Yes, Aerial originated from an extramural creative writing course we started 15 years ago, open to anyone in town, and still going.  Although the course publishes an annual magazine titled Aerial, many of the writers also had manuscripts of their own. So in 2004 a group of us who taught the course started a publishing collective. We’ve now brought out about 15 books. The idea is that as you publish, you join the collective and make some contribution via editing or management or marketing. Needless to say it hasn’t quite worked out that way.

How do you make Deep South work financially?

I don’t make any money from Deep South, but I do try to cover running costs.  I do this mainly by fundraising for printing costs, mostly via the National Arts Council [NAC] which is the biggest source of arts funding in South Africa. I have a distributor [UKZN Press] who handle sales to bookshops and libraries. Sales at book launches and festivals are slightly better.  And as you know, the best sales come from poets who discreetly or indiscreetly promote their own books.

You were the first director of Rhodes University’s MA in Creative Writing, which started in 2011.  What are the challenges of teaching writing?

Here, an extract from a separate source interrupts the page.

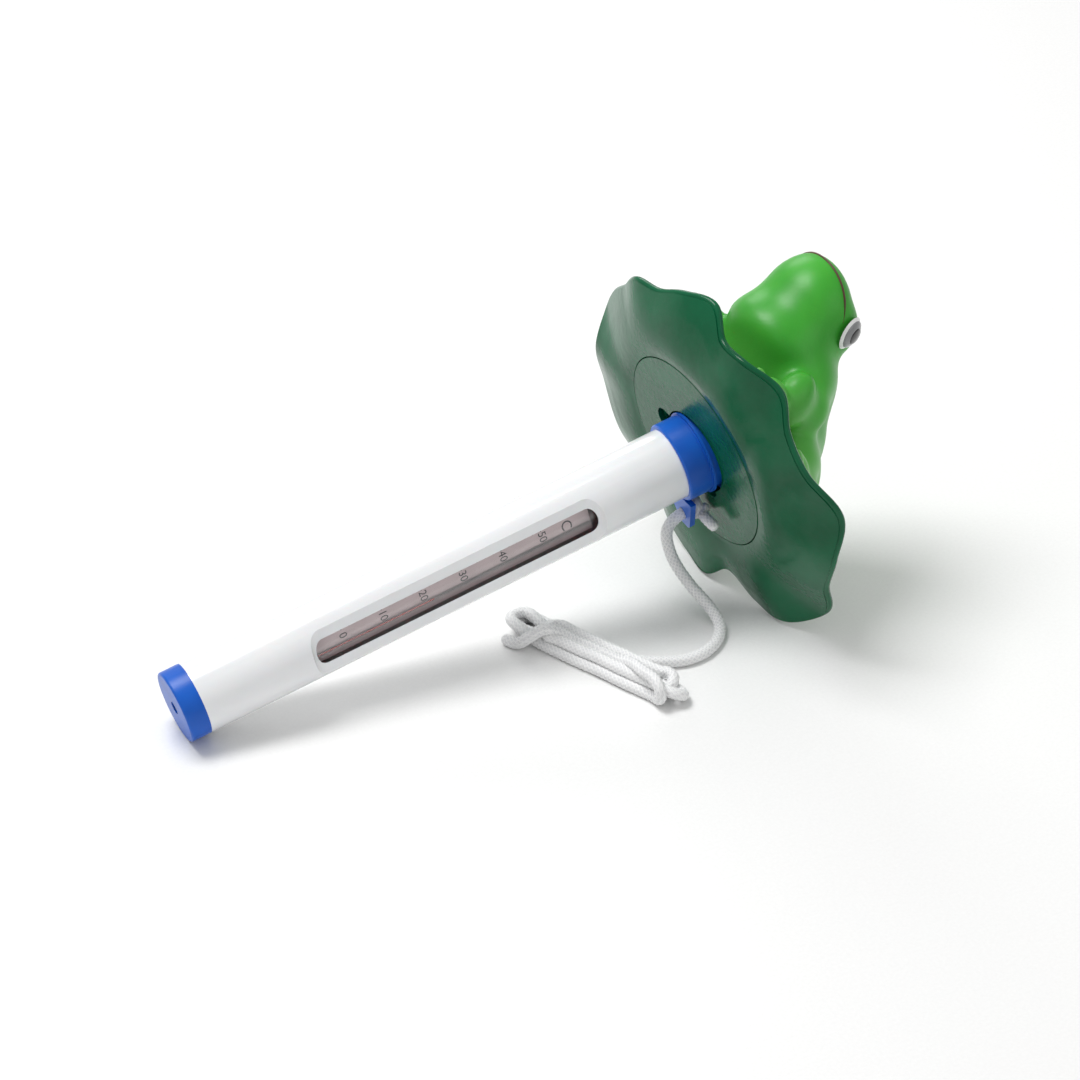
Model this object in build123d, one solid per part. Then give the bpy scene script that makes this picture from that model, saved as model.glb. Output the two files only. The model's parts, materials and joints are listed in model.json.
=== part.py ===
"""Floating pool thermometer: a water thermometer in a plastic tube that hangs under a frog on a lily pad.

Everything is built upright first, in the stick frame: +Z runs up the tube from the end face of the bottom
cap, +X is the way the frog looks, and +Y is the frog's left.  The float (pad, disc, frog) leans a little on
the collar, so it has a frame of its own.  At the end the whole thing is laid on its side on the plane Z = 0,
resting on the bottom cap and on the lowest lobes of the pad.  Units are millimetres.
"""

from build123d import *

import os
from math import cos, pi, radians, sin, tan

# ---- tube and bottom cap
TUBE_R = 12.5  # outer radius of the tube, and of the cap that sits flush with it
TUBE_WALL = 2.2
TUBE_TOP = 210.0
CAP_HEAD = 7.3  # length of the cap that shows under the tube
CAP_FLOOR = 2.4
CAP_SPIGOT = 9.0  # length of the cap's spigot inside the tube
CAP_SPIGOT_WALL = 1.2
CAP_EDGE = 0.8
INLET_R = 2.3  # water inlet in the cap
SLIP = 0.05  # radial clearance of a push fit or a running fit
BORE_R = TUBE_R - TUBE_WALL

# ---- window: a milled flat that breaks through into the bore
WINDOW_LOW = 45.9
WINDOW_LENGTH = 110.3
WINDOW_DEPTH = 3.3  # how deep the flat is milled
WINDOW_RUNOUT = 6.0  # radius of the run-out at each end of the flat
WINDOW_DIRECTION = 83.0  # degrees from +X towards +Y
WINDOW_FLAT = TUBE_R - WINDOW_DEPTH

# ---- collar: heights are above its lower rim
COLLAR_GRIP = 23.3  # length of the tube inside the collar
COLLAR_WALL = 1.5
COLLAR_CHAMFER = 0.5
SHOULDER_UP = 7.7  # where the outer sleeve ends
LIP_UP = 8.6
LIP_THICK = 0.9
LIP_PROUD = 0.7  # how far the lip stands past the sleeve
NECK_WALL = 1.1
SNAP_UP = 13.9
SNAP_THICK = 1.2
SNAP_PROUD = 2.6  # how far the flange that holds the disc stands past the neck
COLLAR_ROOF = 3.0
COLLAR_LOW = TUBE_TOP - COLLAR_GRIP
COLLAR_R = TUBE_R + COLLAR_WALL
LIP_R = COLLAR_R + LIP_PROUD
NECK_R = TUBE_R + NECK_WALL  # neck and boss, on which the float turns
SNAP_R = NECK_R + SNAP_PROUD
BOSS_TOP = TUBE_TOP + COLLAR_ROOF

# ---- eyelet tab, on the -X side of the collar
TAB_THICK = 2.0
TAB_REACH = 13.0  # how far the tab reaches past the collar
TAB_TIP_HALF = 3.0
TAB_ROOT_HALF = 9.5
TAB_CORNER = 2.4
EYE_FROM_TIP = 5.2
EYE_R = 2.3
TAB_TIP = COLLAR_R + TAB_REACH
EYE_AT = TAB_TIP - EYE_FROM_TIP

# ---- glass thermometer
BUSH_WALL = 1.5  # ring that holds the glass in the tube's bore
BUSH_LENGTH = 6.0
BUSH_LOW_AT = 26.0
BUSH_HIGH_AT = 166.0
BUSH_NOTCH_R = 0.9
GLASS_WALL = 0.8
GLASS_ABOVE_SPIGOT = 1.2
GLASS_TOP = 180.0
GLASS_ROUND = 4.0
GLASS_R = BORE_R - BUSH_WALL
GLASS_IN_R = GLASS_R - GLASS_WALL
GLASS_LOW = CAP_HEAD + CAP_SPIGOT + GLASS_ABOVE_SPIGOT
STOPPER_LENGTH = 7.0
STOPPER_HEAD = 1.5
CARD_LOW = 42.5
CARD_HIGH = 152.5
CARD_DEPTH = 2.6  # how far the card's face lies behind the glass
CARD_THICK = 0.6
CARD_GAP = 0.3  # room between the card's corners and the glass
CARD_FRONT = GLASS_IN_R - CARD_DEPTH
CARD_BACK = CARD_FRONT - CARD_THICK
CARD_HALF = (GLASS_IN_R**2 - CARD_FRONT**2) ** 0.5 - CARD_GAP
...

One of them is a disconnect between reading and writing which never used to be the case when I was a young writer. So we make a big effort to reconnect our students with creative reading. We give them a 200 book reading list, from which they have to read about 10 books, it’s a diverse list of many genres and voices. We have made sure that every book on the list is in the Rhodes library.

The other thing we do is call on practicing writers to teach. We have to train them to teach sometimes, as many of them haven’t done anything like this before. The diversity of our writer-teachers covers a wide range of styles and genres, so we are always able to find supervisors for our students, no matter what their stylistic preferences. We have some brilliant teachers.

Teaching creative writing is good for someone like me. You are not confined to a syllabus, you can teach the stuff you love. In fact, you must teach the stuff you love.  Which may change from year to year – you can only transmit enthusiasm if you teach what you are enthusiastic about at that moment.

It did affect my own writing though.  I haven’t written anything substantial in the past six years of teaching creative writing. All my time and energy went into keeping up with the admin of the course, and all my creative energy into the imaginative worlds of my students. I couldn’t have continued like that indefinitely. But I knew I was going to retire, so I just decided to put everything into it.  It’s been worthwhile.